**** Given information

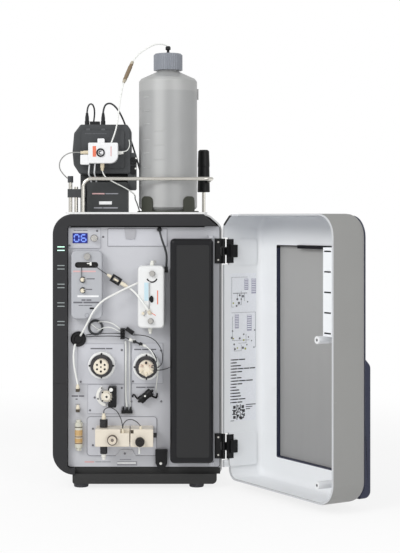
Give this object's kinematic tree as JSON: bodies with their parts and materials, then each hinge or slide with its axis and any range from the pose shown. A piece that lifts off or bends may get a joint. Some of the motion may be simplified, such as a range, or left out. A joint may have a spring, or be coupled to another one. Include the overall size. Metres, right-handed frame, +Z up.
{
  "type": "ion chromatograph",
  "caption": "Benchtop ion chromatograph with its front door swung open: pump, valves and modules on a silver fascia, a dark column cover, an eluent bottle and rail on top.",
  "frame": {"origin": "on the bench, under the middle of the cabinet's width and depth", "axes": "+X to the right as seen from the front, +Y to the back, +Z up"},
  "size_m": [0.6295, 0.7496, 0.9416],
  "materials": {
    "silver_fascia": "fine satin silver paint",
    "casing_light": "satin light gray paint",
    "charcoal": "fine matte charcoal",
    "base_dark": "matte dark gray",
    "foot_rubber": "matte rubber",
    "white_cover": "satin white paint",
    "rear_metal": "satin gray paint",
    "door_light": "satin light gray moulding",
    "door_dark": "satin dark blue gray",
    "guide_white": "clear white moulding",
    "seal_black": "soft black",
    "steel": "satin steel",
    "silver_plate": "fine brushed aluminium",
    "module_gray": "satin silver gray",
    "cover_black": "satin near black",
    "black_plastic": "matte black",
    "cream": "satin cream polymer",
    "white_plastic": "satin white",
    "clear_amber": "clear with amber bands",
    "line_white": "translucent white tubing",
    "line_dark": "satin dark cable",
    "sleeve_tan": "matte tan",
    "bottle_clear": "milky translucent polymer",
    "liquid": "clear water-like liquid",
    "cap_gray": "satin blue gray",
    "olive_gray": "matte dark olive gray",
    "unit_gray": "satin mid gray",
    "housing_dark": "satin dark gray"
  },
  "bodies": {
    "cabinet": {"base_plinth": "base_dark", "bottle_holder": "olive_gray", "bottle_rail": "steel", "cabinet_casing": "casing_light", "cable_plugs": "black_plastic", "column_oven": "silver_plate", "columns": "steel", "degasser_box": "unit_gray", "detector_module": "module_gray", "drop_cable": "line_dark", "eluent_bottle": "bottle_clear", "eluent_line_lower": "line_white", "eluent_line_upper": "line_white", "eluent_liquid": "liquid", "fascia_panel": "silver_fascia", "fascia_plates": "silver_plate", "feet": "foot_rubber", "front_bezel": "charcoal", "generator_housing": "housing_dark", "hinge_fixed_leaves": "black_plastic", "inline_filter": "clear_amber", "inner_units": "unit_gray", "line_sleeve": "sleeve_tan", "loop_cable": "line_dark", "mixer": "black_plastic", "panel_capillaries": "steel", "peek_fittings": "cream", "port_line": "line_white", "post_canister": "black_plastic", "pump_heads": "cream", "rear_panel": "rear_metal", "steel_fittings": "steel", "suppressor_body": "white_plastic", "suppressor_cable": "line_dark", "suppressor_line": "line_white", "top_cover": "white_cover", "trap_block": "white_plastic", "trap_drain_line": "line_white", "trap_fittings": "cream", "trap_side_line": "line_white", "tube_guides": "black_plastic", "union_line": "line_white", "valve_collars": "white_plastic", "valve_stators": "cream", "wash_pump_housing": "black_plastic"},
    "door": {"door_shell": "door_light", "door_front_panel": "door_dark", "door_jamb": "door_dark", "door_light_guide": "guide_white", "door_seal": "seal_black", "door_hinge_leaves": "black_plastic"},
    "column_cover": {"column_cover": "cover_black"},
    "display_knob": {"display_knob": "steel"},
    "waste_knob": {"waste_knob": "steel"},
    "priming_knob": {"priming_knob": "black_plastic"},
    "wash_rotor": {"wash_rotor": "cream"},
    "bottle_cap": {"bottle_cap": "cap_gray", "cap_fitting": "black_plastic"},
    "power_rocker": {"power_rocker": "black_plastic"},
    "fan_rotor": {"fan_rotor": "black_plastic"}
  },
  "joints": [
    {"name": "door_hinge", "type": "hinge", "parent": "cabinet", "child": "door", "pos_m": [0.179, -0.219, 0.29], "axis": [0, 0, 1], "range_deg": [-121, 9]},
    {"name": "cover_hinge", "type": "hinge", "parent": "cabinet", "child": "column_cover", "pos_m": [0.1525, -0.24, 0.288], "axis": [0, 0, 1], "range_deg": [0, 105]},
    {"name": "display_knob_turn", "type": "hinge", "parent": "cabinet", "child": "display_knob", "pos_m": [-0.09, -0.222, 0.5197], "axis": [0, -1, 0], "continuous": true},
    {"name": "waste_knob_turn", "type": "hinge", "parent": "cabinet", "child": "waste_knob", "pos_m": [-0.0504, -0.274, 0.1077], "axis": [0, -1, 0], "range_deg": [-90, 180]},
    {"name": "priming_knob_turn", "type": "hinge", "parent": "cabinet", "child": "priming_knob", "pos_m": [0.006, -0.276, 0.104], "axis": [0, -1, 0], "range_deg": [-90, 180]},
    {"name": "wash_rotor_turn", "type": "hinge", "parent": "cabinet", "child": "wash_rotor", "pos_m": [-0.0635, -0.228, 0.1917], "axis": [0, -1, 0], "continuous": true},
    {"name": "cap_turn", "type": "hinge", "parent": "cabinet", "child": "bottle_cap", "pos_m": [0.064, -0.097, 0.9], "axis": [0, 0, 1], "range_deg": [0, 270]},
    {"name": "power_rocker_tilt", "type": "hinge", "parent": "cabinet", "child": "power_rocker", "pos_m": [0.11, 0.226, 0.14], "axis": [1, 0, 0], "range_deg": [-8, 8]},
    {"name": "fan_turn", "type": "hinge", "parent": "cabinet", "child": "fan_rotor", "pos_m": [-0.07, 0.214, 0.4], "axis": [0, 1, 0], "continuous": true}
  ]
}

********

= Problem to work on =
Write the material out exactly, with nothing left out.

= Solution to the problem =
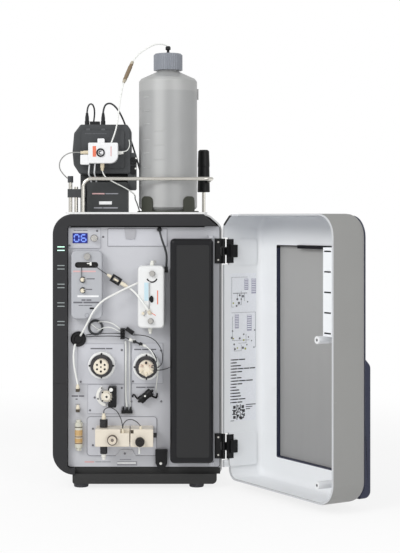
Give this object's kinematic tree as JSON: bodies with their parts and materials, then each hinge or slide with its axis and any range from the pose shown. A piece that lifts off or bends may get a joint. Some of the motion may be simplified, such as a range, or left out. A joint may have a spring, or be coupled to another one. Include the overall size. Metres, right-handed frame, +Z up.
{
  "type": "ion chromatograph",
  "caption": "Benchtop ion chromatograph with its front door swung open: pump, valves and modules on a silver fascia, a dark column cover, an eluent bottle and rail on top.",
  "frame": {"origin": "on the bench, under the middle of the cabinet's width and depth", "axes": "+X to the right as seen from the front, +Y to the back, +Z up"},
  "size_m": [0.6295, 0.7496, 0.9416],
  "materials": {
    "silver_fascia": "fine satin silver paint",
    "casing_light": "satin light gray paint",
    "charcoal": "fine matte charcoal",
    "base_dark": "matte dark gray",
    "foot_rubber": "matte rubber",
    "white_cover": "satin white paint",
    "rear_metal": "satin gray paint",
    "door_light": "satin light gray moulding",
    "door_dark": "satin dark blue gray",
    "guide_white": "clear white moulding",
    "seal_black": "soft black",
    "steel": "satin steel",
    "silver_plate": "fine brushed aluminium",
    "module_gray": "satin silver gray",
    "cover_black": "satin near black",
    "black_plastic": "matte black",
    "cream": "satin cream polymer",
    "white_plastic": "satin white",
    "clear_amber": "clear with amber bands",
    "line_white": "translucent white tubing",
    "line_dark": "satin dark cable",
    "sleeve_tan": "matte tan",
    "bottle_clear": "milky translucent polymer",
    "liquid": "clear water-like liquid",
    "cap_gray": "satin blue gray",
    "olive_gray": "matte dark olive gray",
    "unit_gray": "satin mid gray",
    "housing_dark": "satin dark gray"
  },
  "bodies": {
    "cabinet": {"base_plinth": "base_dark", "bottle_holder": "olive_gray", "bottle_rail": "steel", "cabinet_casing": "casing_light", "cable_plugs": "black_plastic", "column_oven": "silver_plate", "columns": "steel", "degasser_box": "unit_gray", "detector_module": "module_gray", "drop_cable": "line_dark", "eluent_bottle": "bottle_clear", "eluent_line_lower": "line_white", "eluent_line_upper": "line_white", "eluent_liquid": "liquid", "fascia_panel": "silver_fascia", "fascia_plates": "silver_plate", "feet": "foot_rubber", "front_bezel": "charcoal", "generator_housing": "housing_dark", "hinge_fixed_leaves": "black_plastic", "inline_filter": "clear_amber", "inner_units": "unit_gray", "line_sleeve": "sleeve_tan", "loop_cable": "line_dark", "mixer": "black_plastic", "panel_capillaries": "steel", "peek_fittings": "cream", "port_line": "line_white", "post_canister": "black_plastic", "pump_heads": "cream", "rear_panel": "rear_metal", "steel_fittings": "steel", "suppressor_body": "white_plastic", "suppressor_cable": "line_dark", "suppressor_line": "line_white", "top_cover": "white_cover", "trap_block": "white_plastic", "trap_drain_line": "line_white", "trap_fittings": "cream", "trap_side_line": "line_white", "tube_guides": "black_plastic", "union_line": "line_white", "valve_collars": "white_plastic", "valve_stators": "cream", "wash_pump_housing": "black_plastic"},
    "door": {"door_shell": "door_light", "door_front_panel": "door_dark", "door_jamb": "door_dark", "door_light_guide": "guide_white", "door_seal": "seal_black", "door_hinge_leaves": "black_plastic"},
    "column_cover": {"column_cover": "cover_black"},
    "display_knob": {"display_knob": "steel"},
    "waste_knob": {"waste_knob": "steel"},
    "priming_knob": {"priming_knob": "black_plastic"},
    "wash_rotor": {"wash_rotor": "cream"},
    "bottle_cap": {"bottle_cap": "cap_gray", "cap_fitting": "black_plastic"},
    "power_rocker": {"power_rocker": "black_plastic"},
    "fan_rotor": {"fan_rotor": "black_plastic"}
  },
  "joints": [
    {"name": "door_hinge", "type": "hinge", "parent": "cabinet", "child": "door", "pos_m": [0.179, -0.219, 0.29], "axis": [0, 0, 1], "range_deg": [-121, 9]},
    {"name": "cover_hinge", "type": "hinge", "parent": "cabinet", "child": "column_cover", "pos_m": [0.1525, -0.24, 0.288], "axis": [0, 0, 1], "range_deg": [0, 105]},
    {"name": "display_knob_turn", "type": "hinge", "parent": "cabinet", "child": "display_knob", "pos_m": [-0.09, -0.222, 0.5197], "axis": [0, -1, 0], "continuous": true},
    {"name": "waste_knob_turn", "type": "hinge", "parent": "cabinet", "child": "waste_knob", "pos_m": [-0.0504, -0.274, 0.1077], "axis": [0, -1, 0], "range_deg": [-90, 180]},
    {"name": "priming_knob_turn", "type": "hinge", "parent": "cabinet", "child": "priming_knob", "pos_m": [0.006, -0.276, 0.104], "axis": [0, -1, 0], "range_deg": [-90, 180]},
    {"name": "wash_rotor_turn", "type": "hinge", "parent": "cabinet", "child": "wash_rotor", "pos_m": [-0.0635, -0.228, 0.1917], "axis": [0, -1, 0], "continuous": true},
    {"name": "cap_turn", "type": "hinge", "parent": "cabinet", "child": "bottle_cap", "pos_m": [0.064, -0.097, 0.9], "axis": [0, 0, 1], "range_deg": [0, 270]},
    {"name": "power_rocker_tilt", "type": "hinge", "parent": "cabinet", "child": "power_rocker", "pos_m": [0.11, 0.226, 0.14], "axis": [1, 0, 0], "range_deg": [-8, 8]},
    {"name": "fan_turn", "type": "hinge", "parent": "cabinet", "child": "fan_rotor", "pos_m": [-0.07, 0.214, 0.4], "axis": [0, 1, 0], "continuous": true}
  ]
}